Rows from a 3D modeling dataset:
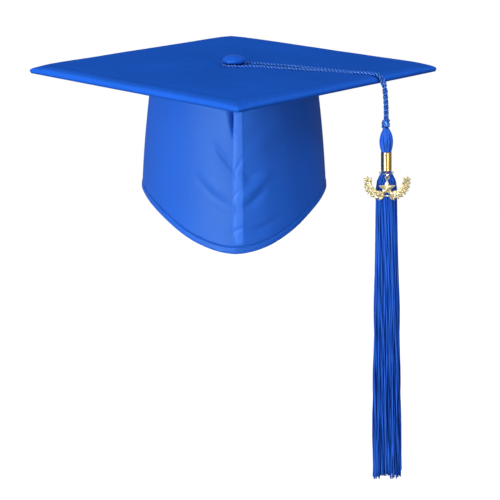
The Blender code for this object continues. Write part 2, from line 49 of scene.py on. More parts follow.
# Board
EDGE_ROLL, EDGE_WIDE = 3.9 * MM, 9.0 * MM  # the padded edge rolls over in an ellipse this high and wide
CORNER_FALL = 1.5 * MM  # how far the padding falls at a corner
HOLLOW = (14 * MM, 5 * MM, 0.35 * MM)  # the hollow inside the edge: inset, width, depth
CORNER = 2.0 * MM  # radius
DIMPLE_DEPTH, DIMPLE_FLAT, DIMPLE_RADIUS = 1.1 * MM, 10 * MM, 22 * MM
CLOTH = 0.45 * MM  # thickness of the satin
BOARD_COUNT = 360  # points round its outline
SMALLEST = 0.014  # share of the outline left open in the middle, under the button

# Crown: half width and half length at the board and at the hem, and the hem's line
CROWN_WIDE = (69.0 * MM, 78.6 * MM)
CROWN_LONG = (87.5 * MM, 95.0 * MM)
CROWN_BULGE = 0.9 * MM
PROW_POWER = 1.55
PEAK_DROP, PEAK_ANGLE, BACK_RISE = 31.8 * MM, 81, 8 * MM
HEM_BAND = 5.6  # from the hem's edge up to its stitched line, in millimetres
HEM_TOP = 7.2  # where the wall above the stitched line begins, in millimetres
HEM_TURN = 12 * MM  # height of the turned-up cloth inside
ELASTIC_START = 127.0  # degrees from the front

# Tassel
CORD_DIAMETER = 2.4 * MM
CORD_PITCH = 6.2 * MM  # length of one turn of its two plies
LOOP_RADIUS = 9.2 * MM
TASSEL_AZIMUTH = math.radians(-25.5)
LEAN = math.radians(1.7)
SKIRT_FLAT = 0.70
OUTWARD = np.array([math.cos(TASSEL_AZIMUTH), math.sin(TASSEL_AZIMUTH), 0])
SIDEWAYS = np.array([-math.sin(TASSEL_AZIMUTH), math.cos(TASSEL_AZIMUTH), 0])
UP = np.array([0.0, 0.0, 1.0])
BOARD_SIDE = 241 * MM

# Camera, at the photograph's angle
VIEW_AZIMUTH, VIEW_ELEVATION = -1.5, math.radians(16.75)  # degrees from the front, radians
VIEW_DISTANCE, VIEW_LENS = 1.30, 108.1
VIEW_AIM = (0.0135, -0.0575)  # across, and height

# Studio
FLOOR_HEIGHT = -2.5
OVERHEAD = 2.38  # light from above, in W/m2
OVERHEAD_TILT, OVERHEAD_BEARING, OVERHEAD_WIDE = 25, 50, 50  # degrees; it leans to the front right
ROOM_BEARING, ROOM_FRONT, ROOM_BACK = -35, 0.62, 0.26  # the strength towards its bearing, and behind
ROOM_FALL = (-0.35, 0.25)  # where it fades from one to the other, as cosines from the bearing
ROOM_COLOUR = (0.86, 0.92, 1.0)
KEY_BEARING, KEY_SIZE, KEY_SPREAD, KEY_POWER = -46, 0.7, 80, 7.0  # degrees, metres, degrees, watts
BEAM_BEARING, BEAM_SIZE, BEAM_SPREAD, BEAM_POWER = -38, 0.5, 13, 1.3
BEAM_COLOUR = (1.0, 0.85, 0.8)
LAMP_DISTANCE, LAMP_HEIGHT = 1.6, 0.20  # of the key and the beam
KEY_AIM, BEAM_AIM = (-0.03, 0, 0.04), (-0.05, 0, 0.04)
STRIP_PLACE, STRIP_AIM, STRIP_SIZE, STRIP_POWER = (0.75, -1.25, -0.05), (0.11, 0, 0), (0.42, 1.0), 5.0

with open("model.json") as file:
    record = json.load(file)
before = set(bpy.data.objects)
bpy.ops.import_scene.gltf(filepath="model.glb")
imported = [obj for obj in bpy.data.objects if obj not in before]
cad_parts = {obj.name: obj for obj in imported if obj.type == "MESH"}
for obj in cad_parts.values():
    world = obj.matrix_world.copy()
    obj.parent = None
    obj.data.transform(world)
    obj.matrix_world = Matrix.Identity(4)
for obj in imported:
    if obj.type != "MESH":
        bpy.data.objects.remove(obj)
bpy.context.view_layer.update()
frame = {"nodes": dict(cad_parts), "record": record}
BOARD_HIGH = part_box("top_cover")[1]
UNDER_LOW, UNDER_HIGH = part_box("under_cover")
KNOT_LOW, KNOT_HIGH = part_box("cord_knot")
JOINTS = {joint["name"]: joint for joint in frame["record"]["behaviour"]["joints"]}
KNOT_PLACE = np.array(JOINTS["tassel_swing"]["pos_m"])  # top of the knot, on the tassel's leaning axis
CHARM_PLACE = np.array(JOINTS["charm_swing"]["pos_m"])  # front of the charm's ring
BOARD_TOP = BOARD_HIGH.z
BOARD_REACH = BOARD_HIGH.x + CORNER * (math.sqrt(2) - 1)  # half the diagonal, to the sharp corner
CROWN_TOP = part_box("crown_panel_right")[1].z
EDGE_RADIUS = BOARD_SIDE / math.sqrt(2) / (math.cos(TASSEL_AZIMUTH) - math.sin(TASSEL_AZIMUTH))


# ---------------------------------------------------------------- noise and meshes

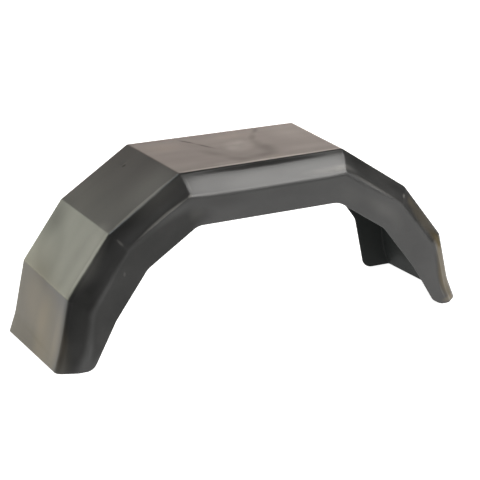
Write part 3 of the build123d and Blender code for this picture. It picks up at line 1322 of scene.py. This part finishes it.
@dataclass
class Studio:
    """A pale floor, soft boxes and a dim room.

    Args:
        floor_half: Half the floor's side in metres.
        glow_middle: Middle of the lit part of the paper, in metres.
        glow_reach: Radius at which the paper's light ends.
        glow_full: Radius up to which it is full.
        glow_strength: Its strength there.
        room_strength: Strength of the room's even light.
        lights: The soft boxes.
    """

    floor_half: float = 9.0
    glow_middle: Pair = (0.55, 0.90)
    glow_reach: float = 1.9
    glow_full: float = 1.6
    glow_strength: float = 0.97
    room_strength: float = 0.10
    lights: tuple[SoftBox, ...] = (
        SoftBox("back_paper", 20.0, 17.0, 4.2, 5.0, 1.9, 33.0, Tint.WARM_LIGHT),
        SoftBox("back_low", 20.0, 3.5, 4.4, 5.0, 0.35, 36.0, Tint.WARM_LIGHT),
        SoftBox("left_panel", -28.0, 15.0, 3.4, 1.6, 1.8, 27.5, Tint.GREEN_LIGHT),
        SoftBox("left_low", -40.0, 6.0, 3.4, 1.6, 0.7, 8.0, Tint.STRAW_LIGHT),
        SoftBox("left_arch", -35.0, 50.0, 3.4, 1.4, 0.7, 18.0, Tint.COOL_LIGHT),
        SoftBox("front_key", 144.0, 32.5, 3.2, 2.0, 1.6, 84.0, Tint.GREY_LIGHT),
        SoftBox("front_low", 152.0, 10.0, 3.6, 5.0, 0.7, 20.0),
        SoftBox("front_left", -150.0, 28.0, 3.4, 1.6, 1.2, 5.0),
    )

    def floor(self) -> bpy.types.Object:
        """Makes the pale floor, a flat square.

        Returns:
            The floor's object.
        """
        h = self.floor_half
        points = np.array([(-h, -h, 0.0), (h, -h, 0.0), (h, h, 0.0), (-h, h, 0.0)])
        made = mesh_object("floor", points, np.array([[0, 1, 2, 3]]))
        paper = bpy.data.materials.new("pale_paper")
        paper.use_nodes = True
        shader = paper.node_tree.nodes["Principled BSDF"]
        shader.inputs["Base Color"].default_value = Tint.PAPER.rgba()
        shader.inputs["Roughness"].default_value = 1.0
        shader.inputs["Specular IOR Level"].default_value = 0.0
        shader.inputs["Emission Color"].default_value = Tint.WHITE_LIGHT.rgba()
        self.glow(paper.node_tree, shader.inputs["Emission Strength"])
        made.data.materials.append(paper)
        return made

    def glow(self, tree: bpy.types.NodeTree, socket: Socket) -> None:
        """Lights the paper from below round the guard, as on a light table.

        The glow is full inside a circle and falls smoothly to nothing at a wider one.

        Args:
            tree: The paper's nodes.
            socket: The socket that takes the strength.
        """
        place = tree.nodes.new("ShaderNodeTexCoord")
        centred = tree.nodes.new("ShaderNodeMapping")
        centred.inputs["Scale"].default_value = (1.0 / self.glow_reach,) * 3
        x, y = self.glow_middle
        centred.inputs["Location"].default_value = (-x / self.glow_reach, -y / self.glow_reach, 0.0)
        round_fall = tree.nodes.new("ShaderNodeTexGradient")
        round_fall.gradient_type = "SPHERICAL"
        level = tree.nodes.new("ShaderNodeMapRange")
        level.interpolation_type = "SMOOTHSTEP"
        level.inputs["From Max"].default_value = 1.0 - self.glow_full / self.glow_reach
        level.inputs["To Max"].default_value = self.glow_strength
        tree.links.new(place.outputs["Object"], centred.inputs["Vector"])
        tree.links.new(centred.outputs["Vector"], round_fall.inputs["Vector"])
        tree.links.new(round_fall.outputs["Fac"], level.inputs["Value"])
        tree.links.new(level.outputs["Result"], socket)

    def room(self) -> None:
        """Gives the world its dim even light."""
        world = bpy.data.worlds.new("room")
        world.use_nodes = True
        background = world.node_tree.nodes["Background"]
        background.inputs["Color"].default_value = Tint.WHITE_LIGHT.rgba()
        background.inputs["Strength"].default_value = self.room_strength
        bpy.context.scene.world = world

    def build(self) -> None:
        """Makes the floor, the room and every light."""
        self.floor()
        self.room()
        for light in self.lights:
            light.build()
        scene = bpy.context.scene
        scene.view_settings.view_transform = "Standard"
        scene.view_settings.look = "None"


@dataclass(frozen=True)
class PhotographCamera:
    """The camera at the photograph's viewing angle.

    Args:
        place: Where it stands, in metres.
        azimuth: Degrees that it looks to the right of +Y.
        elevation: Degrees that it looks down.
        roll: Degrees that it is turned about its own line of sight.
        lens: Focal length in mm.
        sensor: Width of its sensor in mm.
        reach: Metres up to which it sees.
    """

    place: tuple[float, float, float] = (-1.13613, -2.19010, 0.97035)
    azimuth: float = 27.437
    elevation: float = 19.069
    roll: float = 0.265
    lens: float = 134.772
    sensor: float = 36.0
    reach: float = 60.0

    def build(self) -> bpy.types.Object:
        """Makes the camera and hands it to the scene.

        Returns:
            The camera's object.
        """
        a, e, r = radians(self.azimuth), radians(self.elevation), radians(self.roll)
        forward = Vector((sin(a) * cos(e), cos(a) * cos(e), -sin(e)))
        right = Vector((cos(a), -sin(a), 0.0))
        up = right.cross(forward)
        right, up = cos(r) * right + sin(r) * up, cos(r) * up - sin(r) * right
        lens = bpy.data.cameras.new("photograph_camera")
        lens.lens = self.lens
        lens.sensor_width = self.sensor
        lens.clip_end = self.reach
        made = bpy.data.objects.new("photograph_camera", lens)
        turned = Matrix((right, up, -forward)).transposed().to_4x4()
        made.matrix_world = Matrix.Translation(self.place) @ turned
        bpy.context.scene.collection.objects.link(made)
        bpy.context.scene.camera = made
        return made


def main() -> None:
    """Builds the studio, the camera and the dressed guard, and logs the shell's vertex and face counts."""
    logging.basicConfig(level=logging.INFO, format="%(name)s: %(message)s")
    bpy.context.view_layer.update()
    PhotographCamera().build()
    Studio().build()
    shell = MudguardShell().build()
    mesh = shell.data
    log.info("%s: %d vertices, %d faces", shell.name, len(mesh.vertices), len(mesh.polygons))


if __name__ == "__main__":
    main()
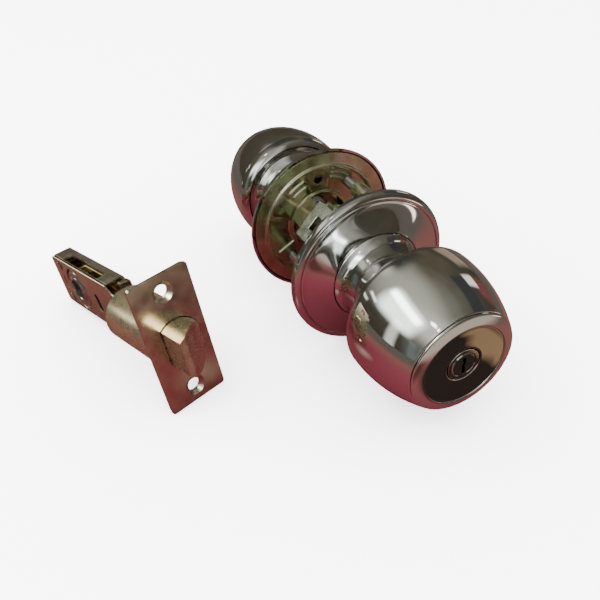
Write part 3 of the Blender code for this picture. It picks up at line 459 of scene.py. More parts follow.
STEEL = metal(
    "polished_steel",
    [(0.62, 0.62, 0.60), (0.67, 0.67, 0.66), (0.64, 0.65, 0.64)],
    (0.03, 0.07), bump=0.008, patches=18.0, wave=0.00008,
)
GOLD_ZINC = metal(
    "gold_zinc", [(0.62, 0.53, 0.18), (0.70, 0.64, 0.30)], (0.12, 0.24), bump=0.05, patches=80.0
)
ZINC = metal(
    "yellow_zinc",
    [
        (0.46, 0.47, 0.25), (0.58, 0.59, 0.38), (0.49, 0.545, 0.35), (0.59, 0.54, 0.43),
        (0.51, 0.485, 0.27),
    ],
    (0.14, 0.24), bump=0.03, patches=42.0,
)
SATIN = metal(
    "satin_latch",
    [(0.42, 0.365, 0.265), (0.47, 0.405, 0.295), (0.44, 0.385, 0.28)],
    (0.17, 0.26), bump=0.03, patches=14.0,
)
BRIGHT = metal(
    "bright_latch",
    [(0.40, 0.35, 0.225), (0.46, 0.405, 0.265), (0.43, 0.375, 0.245)],
    (0.24, 0.32), bump=0.03, patches=30.0,
)
CASTING = metal("zinc_casting", [(0.40, 0.42, 0.34), (0.52, 0.55, 0.46)], (0.20, 0.32), bump=0.08)
HUB_METAL = metal("hub_metal", [(0.32, 0.285, 0.26), (0.42, 0.38, 0.35)], (0.16, 0.28), bump=0.06)
SPRING = metal("spring_steel", [(0.34, 0.33, 0.31), (0.46, 0.45, 0.42)], (0.16, 0.28))


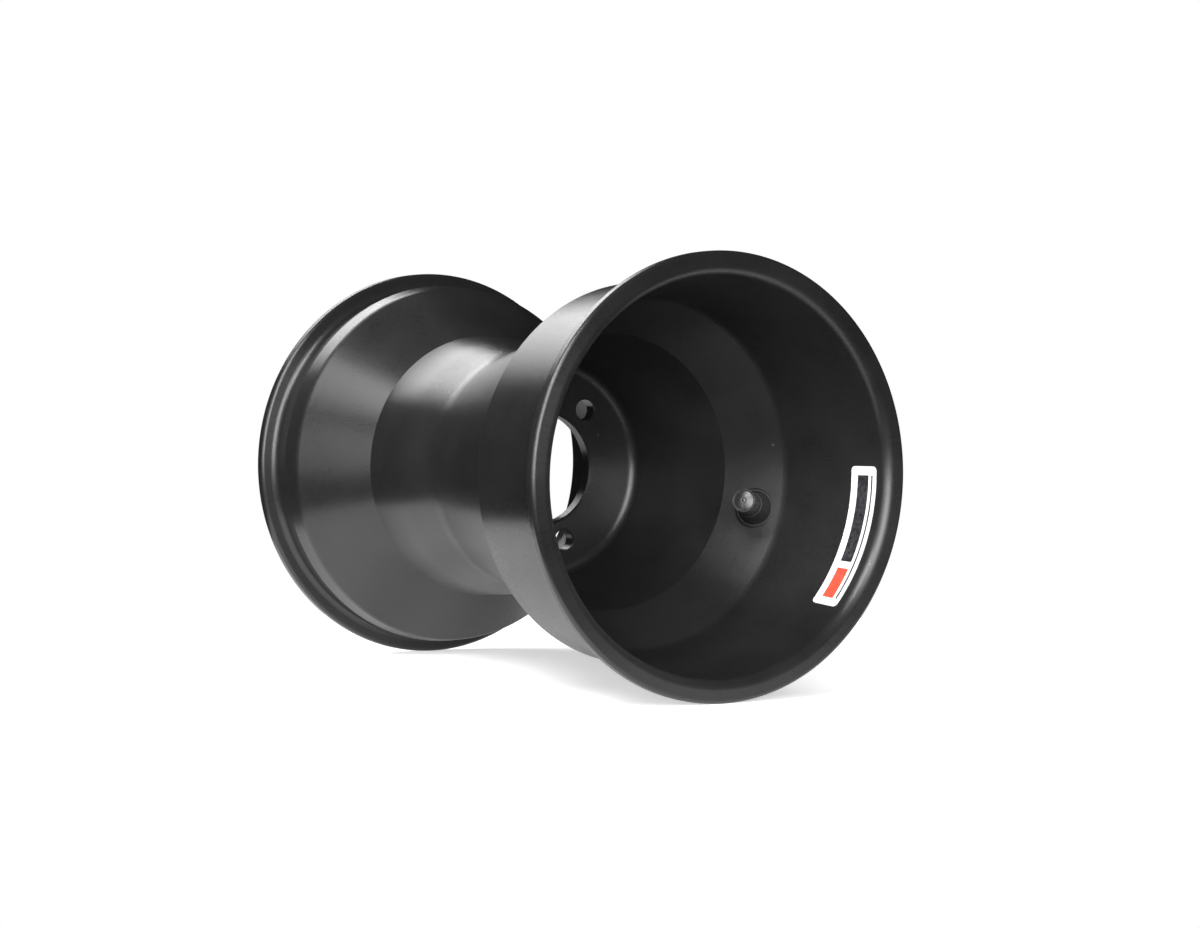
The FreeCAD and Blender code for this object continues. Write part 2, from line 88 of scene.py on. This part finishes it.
class Nodes:
    """A new material's node tree, with short calls for the nodes used here."""

    def __init__(self, name):
        self.material = bpy.data.materials.new(name)
        self.material.use_nodes = True
        self.tree = self.material.node_tree
        self.shader = self.tree.nodes["Principled BSDF"]

    def add(self, kind, **settings):
        node = self.tree.nodes.new(kind)
        for key, value in settings.items():
            setattr(node, key, value)
        return node

    def link(self, source, target):
        """Feed an input from a node's output, or set it to a constant."""
        if hasattr(source, "is_output"):
            self.tree.links.new(source, target)
        else:
            target.default_value = source

    def set(self, **values):
        """Constants on the shader's own sockets, with _ for a space in a socket's name."""
        for key, value in values.items():
            self.shader.inputs[key.replace("_", " ").title()].default_value = value

    def math(self, operation, *values):
        node = self.add("ShaderNodeMath", operation=operation)
        for socket, value in zip(node.inputs, values):
            self.link(value, socket)
        return node.outputs[0]

    def place(self):
        return self.add("ShaderNodeTexCoord").outputs["Object"]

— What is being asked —
Return exactly the opening lines of the listing above, ending with the line that has "ELASTIC_START = 127.0".

— Exercise solution —
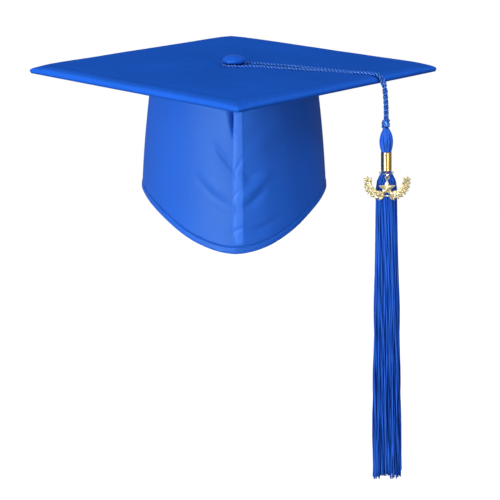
The Blender code for this object continues. Write part 2, from line 49 of scene.py on. More parts follow.
# Board
EDGE_ROLL, EDGE_WIDE = 3.9 * MM, 9.0 * MM  # the padded edge rolls over in an ellipse this high and wide
CORNER_FALL = 1.5 * MM  # how far the padding falls at a corner
HOLLOW = (14 * MM, 5 * MM, 0.35 * MM)  # the hollow inside the edge: inset, width, depth
CORNER = 2.0 * MM  # radius
DIMPLE_DEPTH, DIMPLE_FLAT, DIMPLE_RADIUS = 1.1 * MM, 10 * MM, 22 * MM
CLOTH = 0.45 * MM  # thickness of the satin
BOARD_COUNT = 360  # points round its outline
SMALLEST = 0.014  # share of the outline left open in the middle, under the button

# Crown: half width and half length at the board and at the hem, and the hem's line
CROWN_WIDE = (69.0 * MM, 78.6 * MM)
CROWN_LONG = (87.5 * MM, 95.0 * MM)
CROWN_BULGE = 0.9 * MM
PROW_POWER = 1.55
PEAK_DROP, PEAK_ANGLE, BACK_RISE = 31.8 * MM, 81, 8 * MM
HEM_BAND = 5.6  # from the hem's edge up to its stitched line, in millimetres
HEM_TOP = 7.2  # where the wall above the stitched line begins, in millimetres
HEM_TURN = 12 * MM  # height of the turned-up cloth inside
ELASTIC_START = 127.0  # degrees from the front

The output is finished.